At Rs 1,800-crore, the deodorant market in India has simply exploded in the last few years thanks to the entry of a number of players, both big and small. Almost 65-70 per cent of this market is targeted at men alone, so new brands need a unique selling proposition to survive, say market experts. “We studied the market carefully to see if there were need gaps we could address,” says Darshan Patel, managing director, Vini Cosmetics. “We soon realised that the amount of essence or perfume in a deodorant was not high. This resulted in wastage when sprayed. Our idea was to have a product that addressed this need,” he says.
The company launched Fogg about a year ago on the platform ‘No Gas, Only Perfume’, pricing it at a slight premium to rivals such as Axe from Hindustan Unilever (HUL). While Patel declines to give market share details, saying it is a new entrant, industry sources says Fogg has been doing well in channels such as modern trade, which is considered a good barometer for personal care brands owing to the slightly premium profile of shoppers who walk in there. Patel says that Fogg, which is available in variants targeted at both men and women, is doing sales of about 300,000 units per month at the moment from a miniscule number earlier. “People wondered whether we were really different from the rest. But in the last eight to nine months, we’ve made steady progress thanks to consistent advertising,” he says.
Market experts say that creating blockbuster products is a quality that Patel harnessed at Paras, which he co-founded with his brother Girish Patel. He now proposes to emulate that strategy at Vini.
Ditto for Mumbai-based Midas Care, whose brand Relispray, a pain reliever in aerosal format, is familiar to consumers in and around the financial capital. Walk into any pharmacy store asking for a pain reliever and the attendant is most likely to push Relispray instead of Ranbaxy’s Volini or even Reckitt’s Moov. Shivangi Gupta, director, Midas Care admits that the company has had a strong equity in the west of India in markets such as Maharashtra, Gujarat and Karnataka. In the last few years, however, Midas has increased distribution and reach of the brand in markets in the south, north and east of the country.
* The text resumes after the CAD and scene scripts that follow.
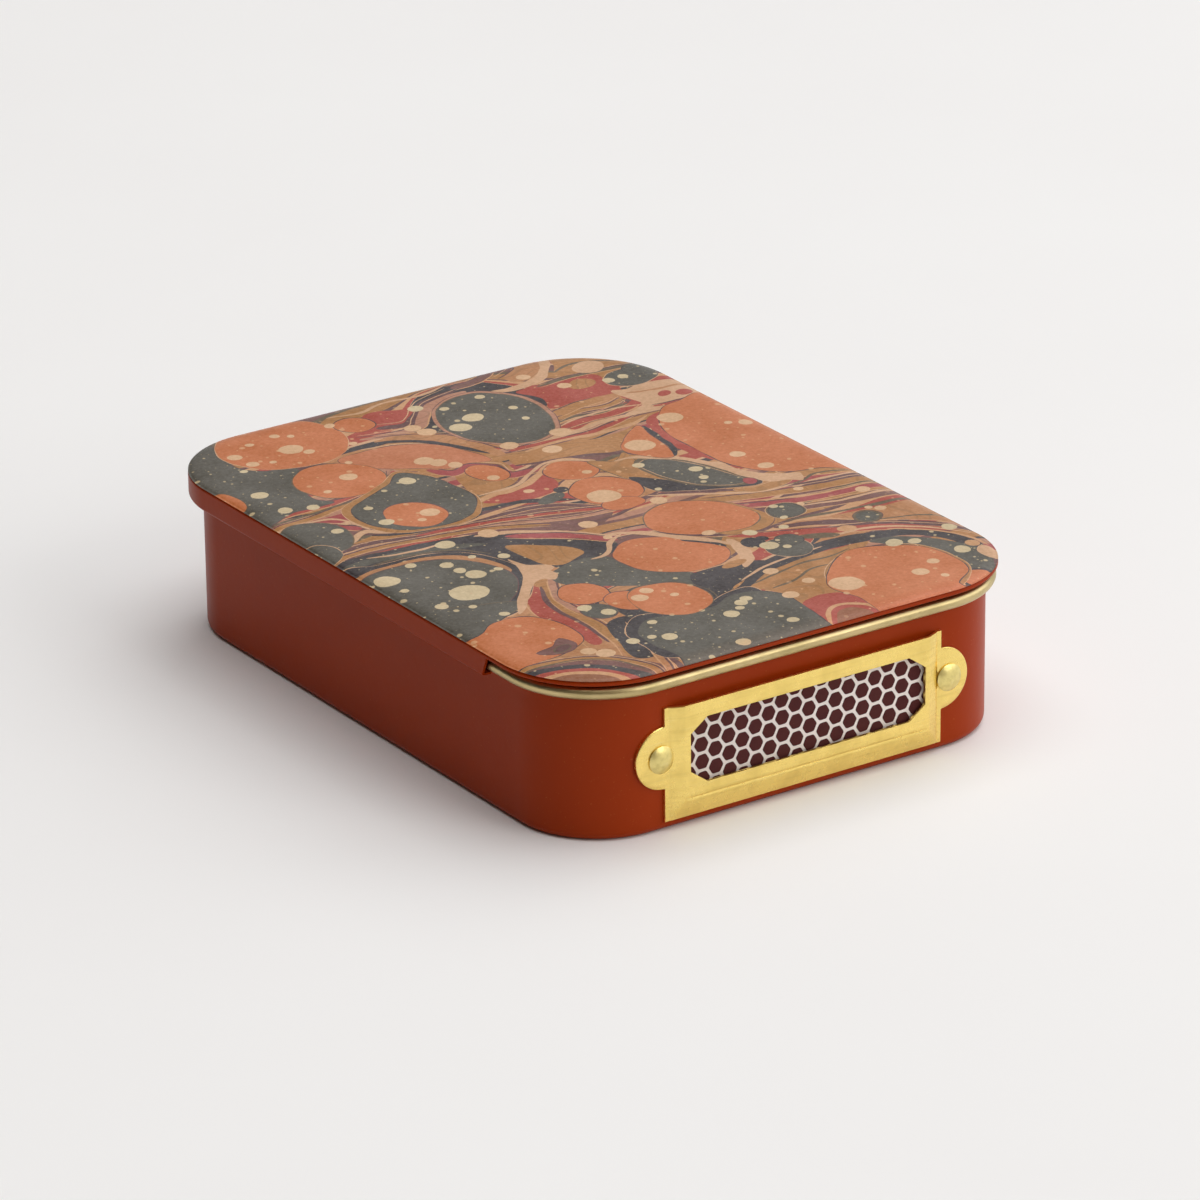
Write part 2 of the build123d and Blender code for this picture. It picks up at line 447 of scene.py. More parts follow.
# Inks that the spatter shows on, that are drawn out in lines, that take pale spatter, and that pearls stand out on
SPATTERED = {Ink.ORANGE, Ink.SLATE, Ink.NIGHT, Ink.RED, Ink.AMBER}
DRAWN_OUT = {Ink.AMBER, Ink.TAN, Ink.OCHRE, Ink.BLUSH, Ink.MAUVE}
PALE_SPATTERED = {Ink.SLATE, Ink.NIGHT, Ink.WINE}
DARK = {Ink.SLATE, Ink.NIGHT, Ink.WINE, Ink.OLIVE}


@dataclass(frozen=True)
class InkFinish:
    """One ink of the marbled sheet, on tooth paper under a semi-gloss coat."""

    ink: Ink
    depth: float = 0.26
    # Painted shade along the front edge: where it starts along the sheet, how wide it fades in, how deep it goes, and
    # its tint.
    painted_shade_start: float = -39.8
    painted_shade_width: float = 3.0
    painted_shade_depth: float = 0.8
    painted_shade_tint: Colour = (1.0, 0.72, 0.5)
    dot_edge: float = 0.09
    # Spacing and largest radius of the dots, and the share of places that have one.
    spatter: tuple[tuple[float, float, float], ...] = ((3.1, 0.42, 0.6), (1.5, 0.2, 0.65), (0.7, 0.09, 0.6))

    def material(self) -> bpy.types.Material:
        """Ink with soft clouds, faint drawn lines, painted shade along the front edge and fine spatter.

        Returns:
            The material.
        """
        tree = ShaderTree(f"marbled_{self.ink.name.lower()}")
        place = tree.place()
        tint = self.ink.colour
        deep = tuple(share * (1 - self.depth) for share in tint)
        pale = tuple(share + (1 - share) * self.depth * 0.3 for share in tint)
        soft = tree.cloud(place, size=6.0, detail=4.0, roughness=0.6)
        grain = tree.cloud(place, size=0.42, detail=3.0, roughness=0.7)
        colour = tree.mix(soft * 1.5 + grain * 1.6 - 1.05, deep, pale)
        if self.ink in DRAWN_OUT:
            bent = tree.drift(place, size=9.0, reach=0.6)
            drawn = (tree.cloud(bent, size=11.0, detail=1.0) * 95.0).sine()
            colour = colour.blend(Ink.OLIVE.colour, drawn.above(0.72, gain=3.0) * 0.3)
        # Painted shade: the ink is painted deeper and warmer towards the front edge, where the sheet bends down.
        front = ((self.painted_shade_start - place.dot((0.0, 1.0, 0.0))) / self.painted_shade_width).share() * self.painted_shade_depth
        colour = tree.mix(front, colour, self.painted_shade_tint, blend_type="MULTIPLY")
        colour = self._spattered(tree, place, colour)
        tooth = tree.cloud(place, size=0.3, detail=3.0)
        return tree.surface(
            Base_Color=colour,
            Roughness=0.3 + tooth * 0.1,
            Normal=tree.bump(tooth, depth=0.005, strength=0.5),
            Specular_IOR_Level=0.45,
        )

    def _spattered(self, tree: ShaderTree, place: Term, colour: Term) -> Term:
        """Lay three sizes of fine dots over the ink.

        Args:
            tree: The ink's nodes.
            place: Where a point lies on the object.
            colour: The ink without the dots.

        Returns:
            The ink with the dots.
        """
        speck = Ink.PEARL if self.ink in PALE_SPATTERED else Ink.CREAM
        strength = 0.75 if self.ink in SPATTERED else 0.3
        wet = tree.drift(place, size=2.0, reach=0.1)
        for spacing, largest, chance in self.spatter:
            settings, sockets = {"voronoi_dimensions": "2D"}, {"Vector": wet, "Scale": 1 / spacing}
            cells = tree.node("ShaderNodeTexVoronoi", settings, sockets, "Distance")
            luck = tree.node("ShaderNodeTexVoronoi", settings, sockets, "Color")
            size = (luck.dot((1.0, 0.0, 0.0)) - (1 - chance)).at_least(0.0) * (largest / spacing / chance)
            dot = ((size - cells) * (spacing / self.dot_edge)).share()
            colour = colour.blend(speck.colour, dot * strength)
        return colour


# Marbling, in millimetres

# Width, noise layer and reach of each of the bath's currents
CURRENTS = ((6.0, 2.0, 0.35), (1.7, 9.0, 0.11))
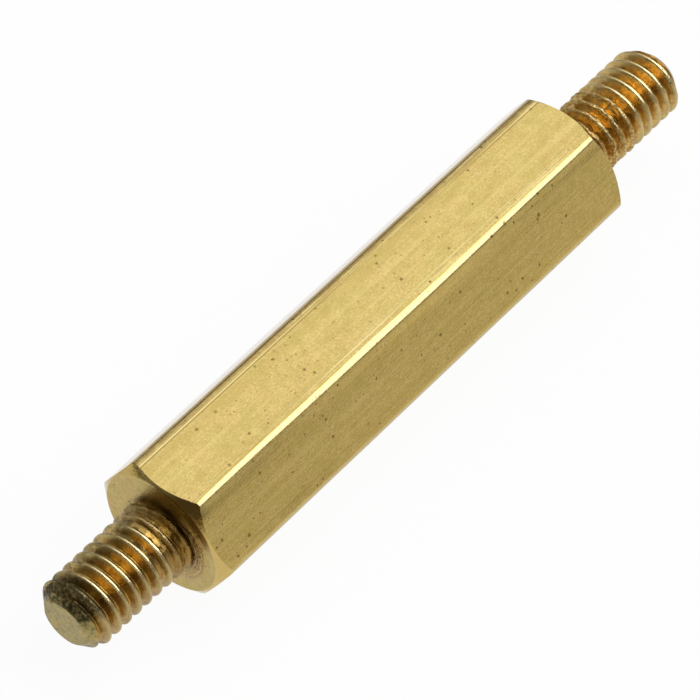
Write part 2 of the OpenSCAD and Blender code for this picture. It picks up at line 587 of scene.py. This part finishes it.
# %% Make the drawing lines
lines, given, result = pattern("drawing lines", {}, ("Waves", "Scratches", "Grain", "Scored"))
for name, stretch, detail in (("Waves", (0.045, 2.2, 2.2), 3), ("Scratches", (0.16, 13, 13), 2),
                              ("Grain", (6.5, 10, 10), 3), ("Scored", (9, 0.8, 0.8), 3)):
    drawn_out = node(lines, "Mapping", {"Vector": given["Position"], "Scale": stretch})
    streaks = node(lines, "TexNoise", {"Vector": drawn_out.outputs[0], "Scale": 1.0, "Detail": detail,
                                       "Roughness": 0.6})
    lines.links.new(streaks.outputs[0], result[name])

# %% [markdown]
# ### Pits
# Small pits lie where the metal was porous or dirt was rolled in. A cell pattern gives each cell
# one point. Only a share of the cells gets a pit, and noise bends them out of round.

# %% Make the pits
pits, given, result = pattern("pits", {"Cell": 0.6, "Size": 0.1, "Share": 0.3}, ("Pits",))
bent = node(pits, "TexNoise", {"Vector": given["Position"], "Scale": 9.0, "Detail": 1.0})
bend = node(pits, "VectorMath", {0: bent.outputs["Color"], "Scale": 0.09}, operation="SCALE")
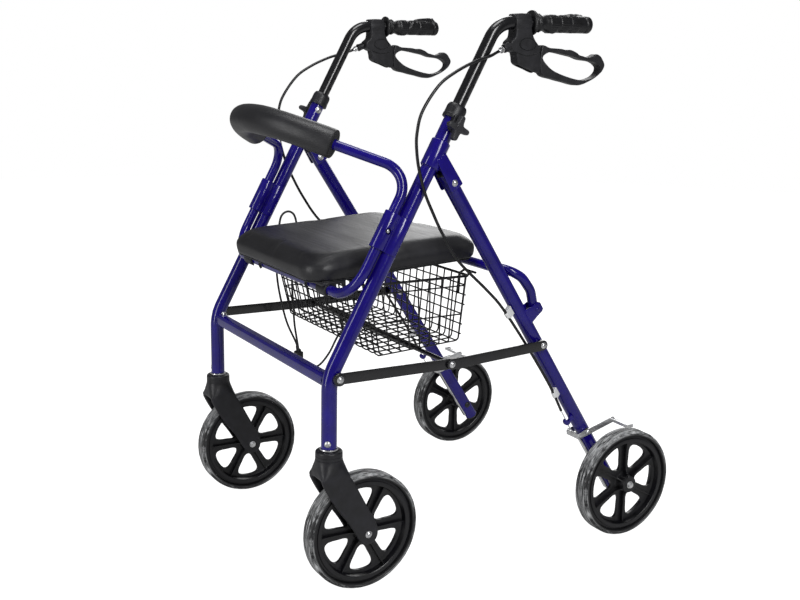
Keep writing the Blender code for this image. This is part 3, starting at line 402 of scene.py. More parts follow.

This has pushed it to the number two slot at 40 per cent share behind Volini, which has 55 per cent share among pain relievers in aerosol format. This market, while still small at about Rs 200 crore in comparison to the rub market which is an over Rs 1,000 crore category including creams, balms, ointments etc, is steadily gaining ground thanks to the ease of use. Most pain reliever brands today, says Gupta, are looking at aerosol formats besides rubs to drive growth.
While Midas and VI-John have cleverly built their equity in a few key markets before moving beyond these regions in their quest for growth, for the makers of Streax hair colour, Mumbai-based Hygience Research Institute (HRIPL), that is, the challenge was different — how do you find your feet in a market dominated by multinationals. “It wasn’t easy,” says Manish Chhabra, managing director, HRIPL.
“We came in at a time when the hair colour market was beginning to evolve. This was a few years ago. But consumers preferred multinational brands rather than Indian products since the foreign brands had an equity and legacy attached to them. The trust factor was clearly higher when they came into the picture,” he says.
It was a painstaking effort, Chhabra says, to build a market for Streax. This included launching different colours, using superior technology in the product and also indulging in chic communication with actor Malaika Arora as the face of the brand. There has been no looking back. Streax is the number two brand in the Rs 450-crore-hair-colour market today with a share of about 14 per cent. No small feat given that the multinationals still call the shots. Garnier, for instance, has a share of 40 per cent in the category.